If you’re reading this article, it’s probably because you’ve heard of the term called Unsupervised Learning and Clustering, and that you’ve probably already looked at Supervised Learning algorithms on the way here. Well today is a good day to be reading this because in this article, I will share with you some practical knowledge that you’ll need in dealing with Clustering, specifically using the K-Means algorithm. Let’s go!



Before we even go about learning the K-Means algorithm, it’s essential to understand first what Unsupervised Learning is. Fortunately, there’s already this great article on what Machine Learning is, and it includes a simple-to-understand approach to what these different types of learnings are. So I suggest you go check it out! But to keep the flow going in this article, here’s a brief description. Unsupervised learning is a term used to explain how we let the machine learn on its own, and let it uncover hidden patterns in the data for us.

So...clustering, what is it?

The word clustering means grouping. You want to put your data into different groups depending on their properties or similarities. It’s actually one of the most common exploratory data analysis techniques that we can use in order to get a deeper understanding about the structure of our data.

Credits to the owner

This is probably the best practical example of clustering we can use to better understand it. In this photo, we can see that the different objects are separated into subgroups based on their similarities, while each sub-group is also different from one another.

And so, the main thing that you need to know from clustering is that we try to find sub-groups within the data, wherein the data within the sub-groups are similar to each other, while the sub-groups themselves are different from each other.

Clustering applications

Now you might be wondering how clustering applies in the real-world setting. It’s actually used in various ways.
  • Getting to know you, getting to know all about you — It’s used for market segmentation, wherein companies try to find customers that are similar to each other based on any given properties or attributes they have.
  • Please don’t fake it till you make it — With fake information becoming prolific, a lot of companies, most notably social media ones, use clustering algorithms to identify fake news based on the content.
  • Spam belongs on the breakfast table, not in your inbox — And you know those annoying emails you get that are often used for getting your personal data?
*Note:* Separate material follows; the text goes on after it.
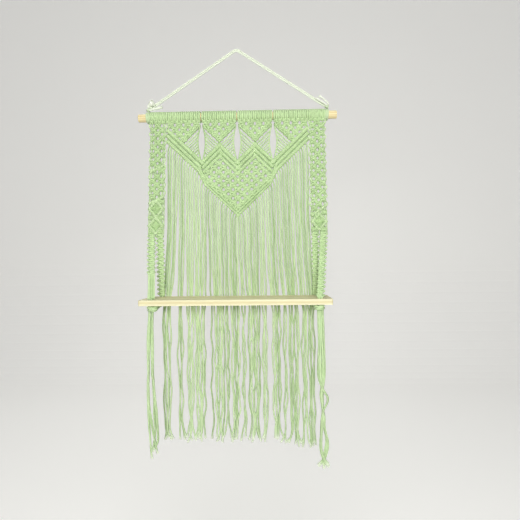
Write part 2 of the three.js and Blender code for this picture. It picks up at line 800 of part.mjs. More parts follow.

Email companies use clustering to create spam filters to flag those emails as spam or not.
  • Similar searches — Perhaps the most notable application of clustering is something you’ve already been using, and that is the search engine! You’ve probably noticed that whenever you’re searching something on Google, you get so many results that are similar to each other. That’s the result of clustering!

But how does all of this even relate to unsupervised learning? Here’s a reminder of the description we shared earlier in this article. “Unsupervised learning is a term used to explain how we let the machine learn on its own, and let it uncover hidden patterns in the data for us.” So with clustering, we’re letting the machine investigate the structure of our data by grouping them into different sub-groups!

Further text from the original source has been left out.